Joe Hansdorf brought a guinea pig to school. He held the exotic animal before our class during Show and Tell. As he explained where guinea pigs came from, what they ate and how to take care of them, I was transfixed by the small, bread loaf shape of its body and the face that looked as if it were a cross between a rabbit and a rat. For all I can recollect today, those bizarre rodents may well hail from Philadelphia where they spend their days grazing on cheese steaks and fries. What I do remember is the black, dime-sized eyes and short, almost bird-like legs. I can still recall the quick squealing sound that probably earned them the surname of pig, the faint scent of pine shavings that had been soaked up from bedding, and the white fur that ran beneath my stroking fingers like the bristles of a new paint brush. Joe Hansdorf showed me the difference between showing and telling.

Of that grade school experience, the only memories I've kept for the last sixteen years are the ones gained through sensory stimulation. I remember the sights, sounds, smells, and feel of a guinea pig, but Joe's presentation has long since retired to a graveyard where it keeps company with many other presentations, facts, and lectures that were all delivered in a telling form which did not engage my other senses. Along with those ghosts are many poems, articles, and stories that found themselves in the same graveyard by making a similar, fatal mistake; they engaged my sense of sight as I scanned the lines, but asked for nothing more.

In fiction, sensory stimulation is called concrete detail. It is the information that conveys how items look, smell, sound, feel, and taste. In poetry, this same information is usually delivered in the form of metaphor and simile. Writing that actively makes use of these constructs asks the reader to do more than simply sit in a passive manner and run his eyes over lines of script like rain drops tracing down a window. It asks the reader to actively engage the five senses and, therefore, the writing becomes a more personal experience. Writing that is delivered with the richness of sensory detail causes the reader to recall the memory of sensory experiences. A reader draws a closer connection with the narrator because, if nothing else, he can relate to the facial features of rabbits and rats. He can smell pine shavings. Stroking the bristles of a new paint brush is something that the reader and narrator will likely have in common, and will create a sense of empathy.
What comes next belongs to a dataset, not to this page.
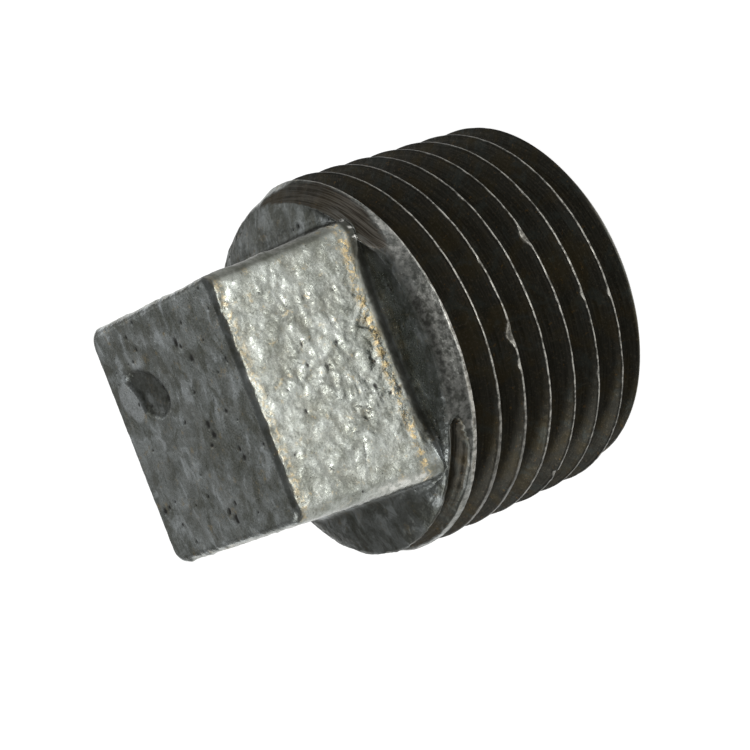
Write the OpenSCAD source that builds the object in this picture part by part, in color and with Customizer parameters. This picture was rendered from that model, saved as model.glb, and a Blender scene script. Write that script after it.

The reader will care more about the characters of a story because sensory stimulation is something everyone experiences. It is what every living thing has in common. It is important to show such details because, regardless of which language a person speaks, a guinea pig will always look, smell, sound, and feel like a guinea pig. If the reader is simply told that Joe Hansdorf brought a guinea pig to school, however, and nothing more, he is left feeling that this is just extra information to get out of the way before he reaches the meat of the story. Writing that tells can alienate the reader. Writing that shows can arouse compassion and understanding.
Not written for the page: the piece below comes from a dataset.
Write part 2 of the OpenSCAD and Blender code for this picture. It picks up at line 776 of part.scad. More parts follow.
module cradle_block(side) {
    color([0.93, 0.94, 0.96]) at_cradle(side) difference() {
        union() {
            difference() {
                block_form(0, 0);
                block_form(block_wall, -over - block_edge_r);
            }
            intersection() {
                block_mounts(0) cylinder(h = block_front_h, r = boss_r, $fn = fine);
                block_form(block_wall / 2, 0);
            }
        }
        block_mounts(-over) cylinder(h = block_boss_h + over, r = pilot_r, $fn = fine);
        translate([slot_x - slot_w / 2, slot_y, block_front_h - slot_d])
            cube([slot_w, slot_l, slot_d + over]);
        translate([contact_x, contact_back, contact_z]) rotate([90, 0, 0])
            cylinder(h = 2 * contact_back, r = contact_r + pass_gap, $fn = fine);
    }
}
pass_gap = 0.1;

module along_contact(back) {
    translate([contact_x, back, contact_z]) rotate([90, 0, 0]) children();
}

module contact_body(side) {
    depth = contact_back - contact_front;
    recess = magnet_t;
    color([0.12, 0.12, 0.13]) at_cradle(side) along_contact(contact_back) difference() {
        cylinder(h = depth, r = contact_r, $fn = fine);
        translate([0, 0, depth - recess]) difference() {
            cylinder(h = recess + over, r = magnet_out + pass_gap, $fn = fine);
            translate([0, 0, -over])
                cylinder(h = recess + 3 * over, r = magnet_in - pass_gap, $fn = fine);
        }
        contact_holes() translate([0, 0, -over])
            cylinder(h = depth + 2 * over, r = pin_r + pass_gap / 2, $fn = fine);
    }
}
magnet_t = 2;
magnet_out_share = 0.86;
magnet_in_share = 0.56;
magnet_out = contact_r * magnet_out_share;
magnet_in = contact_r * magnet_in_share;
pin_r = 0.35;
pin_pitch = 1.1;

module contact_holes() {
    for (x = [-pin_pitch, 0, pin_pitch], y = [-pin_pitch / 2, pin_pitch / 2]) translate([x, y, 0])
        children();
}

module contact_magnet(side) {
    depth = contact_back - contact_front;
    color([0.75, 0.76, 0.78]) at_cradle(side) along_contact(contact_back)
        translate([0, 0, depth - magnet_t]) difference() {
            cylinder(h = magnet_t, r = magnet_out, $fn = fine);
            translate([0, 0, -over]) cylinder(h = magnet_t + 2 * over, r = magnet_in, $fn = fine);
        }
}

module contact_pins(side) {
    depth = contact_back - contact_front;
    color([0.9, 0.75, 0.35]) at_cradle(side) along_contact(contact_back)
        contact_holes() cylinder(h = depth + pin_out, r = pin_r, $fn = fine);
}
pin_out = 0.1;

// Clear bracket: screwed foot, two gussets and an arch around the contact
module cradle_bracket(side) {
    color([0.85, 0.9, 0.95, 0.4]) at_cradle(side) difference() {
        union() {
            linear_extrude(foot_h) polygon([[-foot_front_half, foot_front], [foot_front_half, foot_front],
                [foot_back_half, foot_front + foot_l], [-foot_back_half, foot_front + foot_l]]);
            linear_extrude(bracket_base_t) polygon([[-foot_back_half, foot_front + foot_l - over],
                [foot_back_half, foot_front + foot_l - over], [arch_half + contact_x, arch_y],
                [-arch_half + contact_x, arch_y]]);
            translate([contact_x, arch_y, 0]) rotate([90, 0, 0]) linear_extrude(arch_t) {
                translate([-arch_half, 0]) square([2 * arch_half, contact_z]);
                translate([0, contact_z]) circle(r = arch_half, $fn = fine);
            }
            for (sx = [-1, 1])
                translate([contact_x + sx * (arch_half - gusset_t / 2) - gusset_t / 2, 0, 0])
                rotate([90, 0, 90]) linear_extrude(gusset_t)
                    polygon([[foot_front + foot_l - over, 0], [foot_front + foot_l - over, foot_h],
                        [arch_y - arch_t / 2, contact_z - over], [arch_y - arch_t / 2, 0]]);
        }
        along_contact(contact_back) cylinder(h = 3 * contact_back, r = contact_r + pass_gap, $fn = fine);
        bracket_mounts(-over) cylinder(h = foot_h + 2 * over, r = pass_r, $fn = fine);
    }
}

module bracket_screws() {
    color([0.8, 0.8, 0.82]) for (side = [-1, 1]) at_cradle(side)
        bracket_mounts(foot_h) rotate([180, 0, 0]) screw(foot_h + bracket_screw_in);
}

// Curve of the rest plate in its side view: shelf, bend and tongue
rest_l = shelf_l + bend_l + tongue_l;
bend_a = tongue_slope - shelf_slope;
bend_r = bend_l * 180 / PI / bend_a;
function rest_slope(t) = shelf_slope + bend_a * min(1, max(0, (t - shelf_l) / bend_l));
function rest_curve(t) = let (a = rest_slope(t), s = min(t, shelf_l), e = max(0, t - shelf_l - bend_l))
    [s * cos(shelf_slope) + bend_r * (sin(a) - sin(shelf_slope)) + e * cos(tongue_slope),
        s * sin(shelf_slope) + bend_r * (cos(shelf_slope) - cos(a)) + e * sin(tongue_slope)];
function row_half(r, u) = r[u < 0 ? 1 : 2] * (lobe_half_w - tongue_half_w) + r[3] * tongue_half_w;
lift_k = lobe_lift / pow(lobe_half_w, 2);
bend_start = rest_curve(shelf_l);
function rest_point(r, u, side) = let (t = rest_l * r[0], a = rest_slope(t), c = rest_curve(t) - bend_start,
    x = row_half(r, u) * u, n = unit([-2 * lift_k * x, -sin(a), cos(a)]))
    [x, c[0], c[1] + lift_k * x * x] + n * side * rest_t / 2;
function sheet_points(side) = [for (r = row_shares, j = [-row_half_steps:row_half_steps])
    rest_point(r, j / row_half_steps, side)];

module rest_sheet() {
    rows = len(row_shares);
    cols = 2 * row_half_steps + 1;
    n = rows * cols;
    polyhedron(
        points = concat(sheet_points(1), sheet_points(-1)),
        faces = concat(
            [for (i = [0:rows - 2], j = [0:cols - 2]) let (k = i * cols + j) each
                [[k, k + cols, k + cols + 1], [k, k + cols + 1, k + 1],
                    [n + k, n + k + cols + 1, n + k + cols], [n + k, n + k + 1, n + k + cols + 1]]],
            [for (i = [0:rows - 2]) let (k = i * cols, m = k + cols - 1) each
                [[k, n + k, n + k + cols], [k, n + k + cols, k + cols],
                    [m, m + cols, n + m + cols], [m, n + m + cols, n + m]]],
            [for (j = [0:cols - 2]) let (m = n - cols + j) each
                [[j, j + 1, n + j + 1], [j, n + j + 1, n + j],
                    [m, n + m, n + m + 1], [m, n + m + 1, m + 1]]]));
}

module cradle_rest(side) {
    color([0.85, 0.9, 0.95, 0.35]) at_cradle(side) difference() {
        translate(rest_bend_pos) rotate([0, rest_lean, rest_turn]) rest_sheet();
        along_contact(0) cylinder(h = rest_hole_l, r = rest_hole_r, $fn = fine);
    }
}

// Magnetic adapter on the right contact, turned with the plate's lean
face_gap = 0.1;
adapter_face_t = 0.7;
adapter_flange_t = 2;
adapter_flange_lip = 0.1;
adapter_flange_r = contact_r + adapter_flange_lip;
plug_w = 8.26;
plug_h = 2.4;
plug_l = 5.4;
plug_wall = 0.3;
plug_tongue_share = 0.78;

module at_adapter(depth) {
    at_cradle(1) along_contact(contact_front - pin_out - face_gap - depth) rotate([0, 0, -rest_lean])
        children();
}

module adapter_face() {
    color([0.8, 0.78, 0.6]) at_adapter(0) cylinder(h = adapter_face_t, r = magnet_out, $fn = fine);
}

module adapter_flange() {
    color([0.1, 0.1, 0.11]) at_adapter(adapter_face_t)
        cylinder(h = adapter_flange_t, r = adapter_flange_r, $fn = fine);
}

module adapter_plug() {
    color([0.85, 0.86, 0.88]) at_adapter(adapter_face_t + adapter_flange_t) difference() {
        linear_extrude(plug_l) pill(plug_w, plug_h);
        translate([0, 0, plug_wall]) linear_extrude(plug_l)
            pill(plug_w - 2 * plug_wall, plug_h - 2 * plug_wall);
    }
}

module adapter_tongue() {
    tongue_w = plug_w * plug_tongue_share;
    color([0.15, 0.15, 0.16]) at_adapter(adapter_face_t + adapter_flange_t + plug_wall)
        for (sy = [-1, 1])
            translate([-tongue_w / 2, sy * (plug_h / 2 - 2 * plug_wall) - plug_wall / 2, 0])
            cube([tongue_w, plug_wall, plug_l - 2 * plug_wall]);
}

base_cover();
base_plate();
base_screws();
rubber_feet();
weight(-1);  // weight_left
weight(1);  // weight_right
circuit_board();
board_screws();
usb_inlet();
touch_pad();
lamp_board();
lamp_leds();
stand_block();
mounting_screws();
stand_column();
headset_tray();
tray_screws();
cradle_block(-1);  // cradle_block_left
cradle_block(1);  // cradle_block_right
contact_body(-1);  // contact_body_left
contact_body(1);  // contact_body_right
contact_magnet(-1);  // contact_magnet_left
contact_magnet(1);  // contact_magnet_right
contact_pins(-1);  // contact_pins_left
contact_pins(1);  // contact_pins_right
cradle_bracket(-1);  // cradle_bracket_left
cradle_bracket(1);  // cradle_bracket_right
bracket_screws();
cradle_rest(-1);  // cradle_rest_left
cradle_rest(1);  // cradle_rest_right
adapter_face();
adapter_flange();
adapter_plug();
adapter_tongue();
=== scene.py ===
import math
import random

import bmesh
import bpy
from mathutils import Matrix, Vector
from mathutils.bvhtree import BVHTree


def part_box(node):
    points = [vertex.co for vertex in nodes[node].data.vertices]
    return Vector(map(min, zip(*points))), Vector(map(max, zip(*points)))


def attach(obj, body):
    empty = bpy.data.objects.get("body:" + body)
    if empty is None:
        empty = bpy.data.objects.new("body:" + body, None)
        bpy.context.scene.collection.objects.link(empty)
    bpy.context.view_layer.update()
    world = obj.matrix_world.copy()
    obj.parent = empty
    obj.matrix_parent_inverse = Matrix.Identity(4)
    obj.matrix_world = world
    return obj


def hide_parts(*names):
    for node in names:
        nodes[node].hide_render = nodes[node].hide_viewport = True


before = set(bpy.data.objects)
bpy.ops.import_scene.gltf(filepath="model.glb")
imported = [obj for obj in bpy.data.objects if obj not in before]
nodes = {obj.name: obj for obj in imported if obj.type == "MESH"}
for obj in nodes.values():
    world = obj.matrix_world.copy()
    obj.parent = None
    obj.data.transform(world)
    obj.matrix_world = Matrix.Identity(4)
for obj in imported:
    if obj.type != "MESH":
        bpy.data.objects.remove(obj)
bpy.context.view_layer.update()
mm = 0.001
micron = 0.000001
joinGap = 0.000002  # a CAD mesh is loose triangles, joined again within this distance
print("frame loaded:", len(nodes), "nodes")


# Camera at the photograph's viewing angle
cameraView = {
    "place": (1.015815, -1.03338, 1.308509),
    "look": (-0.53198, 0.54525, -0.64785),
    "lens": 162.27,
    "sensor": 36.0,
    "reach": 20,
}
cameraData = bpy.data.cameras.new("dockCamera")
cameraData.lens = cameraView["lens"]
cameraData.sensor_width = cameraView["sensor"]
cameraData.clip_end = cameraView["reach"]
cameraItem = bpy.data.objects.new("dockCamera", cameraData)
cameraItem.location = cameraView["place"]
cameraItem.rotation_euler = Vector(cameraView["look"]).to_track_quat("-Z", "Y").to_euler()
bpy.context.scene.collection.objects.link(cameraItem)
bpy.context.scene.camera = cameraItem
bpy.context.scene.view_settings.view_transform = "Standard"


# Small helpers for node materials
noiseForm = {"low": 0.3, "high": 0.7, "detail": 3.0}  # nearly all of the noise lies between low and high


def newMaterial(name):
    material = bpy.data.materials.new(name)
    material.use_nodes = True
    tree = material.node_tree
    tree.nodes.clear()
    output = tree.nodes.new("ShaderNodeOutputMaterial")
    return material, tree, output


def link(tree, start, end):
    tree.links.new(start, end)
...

Admittedly, it is easier to read someone else's work and pick out what is showing and what is telling than it is to read one's own work for the same qualities. To distinguish whether one's own work is more show than tell, the best advice is to have an objective person read the work and comment on it. If that's not an option, another approach is to make five columns on a piece of paper and label each column with one of the five senses. Next, read the work in question and mark a tally in the respective column when a sense is stimulated. How does the writing score? Are the columns peppered like a gravel road with marks? Are they as bare as a desert sky? Are some columns more full than others? This is not an exercise to grade one's writing. It is simply an activity to call attention to the use of concrete detail, metaphor, and simile, so the writer might pay more attention to flagging areas. Did the work in question just tell about its guinea pig, or did it bring it to class?